The novelty claimed here lies in the integration of all three: a named-stage lifecycle, a bounded canary stage that is mandatory for non-collapsed mutation classes, and per-stage cryptographic anchoring into a lineage that is both auditable and replayable.

Distributed-ledger approaches to model provenance contemplate signing trained model artefacts but typically anchor only the artefact, not the chain of evaluation evidence that justified its admission. The lifecycle described here anchors the evidence as well as the outcome, so that admission can be challenged on grounds of insufficient or improperly credentialed evaluation rather than only on grounds of an incorrect final decision.
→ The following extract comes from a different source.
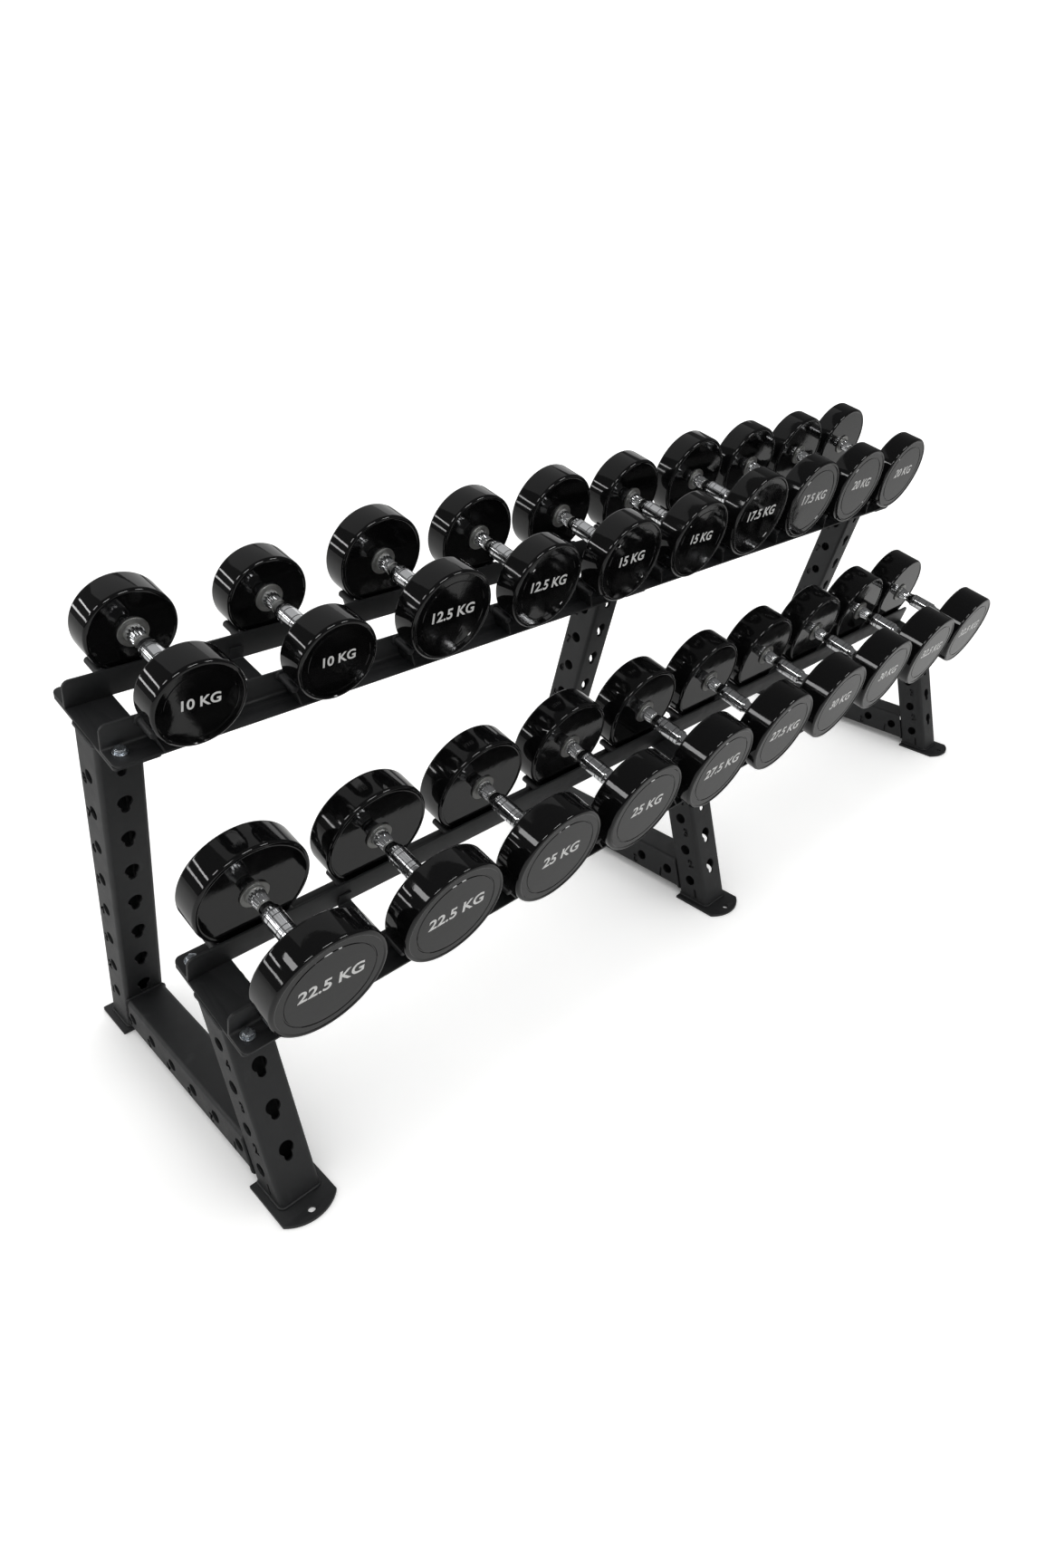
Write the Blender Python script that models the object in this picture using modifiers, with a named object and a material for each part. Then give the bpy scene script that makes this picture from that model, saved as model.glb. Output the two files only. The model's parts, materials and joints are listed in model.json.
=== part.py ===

Workflow-based human approval systems offer named stages and audit trails but do not contemplate automated bounded canary deployment as an integral stage and do not provide cryptographic anchoring strong enough to detect retroactive insertion or deletion of stage events. The lifecycle described here treats canary deployment and cryptographic anchoring as load-bearing structural requirements rather than optional augmentations.

Disclosure Scope

This disclosure covers the named thirteen-stage lifecycle, the canonicalisation and hashing of mutation proposals, the per-stage event format and its hash-chain construction, the global lineage Merkle tree, the policy-bound parameter set governing canary fraction and admission thresholds, the collapse profiles for low-risk mutation classes, the augmentation profiles for high-risk classes, and the composition of the lifecycle with affective stabilization, integrity manifests, capability registries, and peer-attestation. The disclosure extends to any embodiment in which a behaviour-model mutation of an autonomous agent passes through proposal, review, bounded canary, and admit-or-reject stages with each stage anchored cryptographically into an append-only lineage.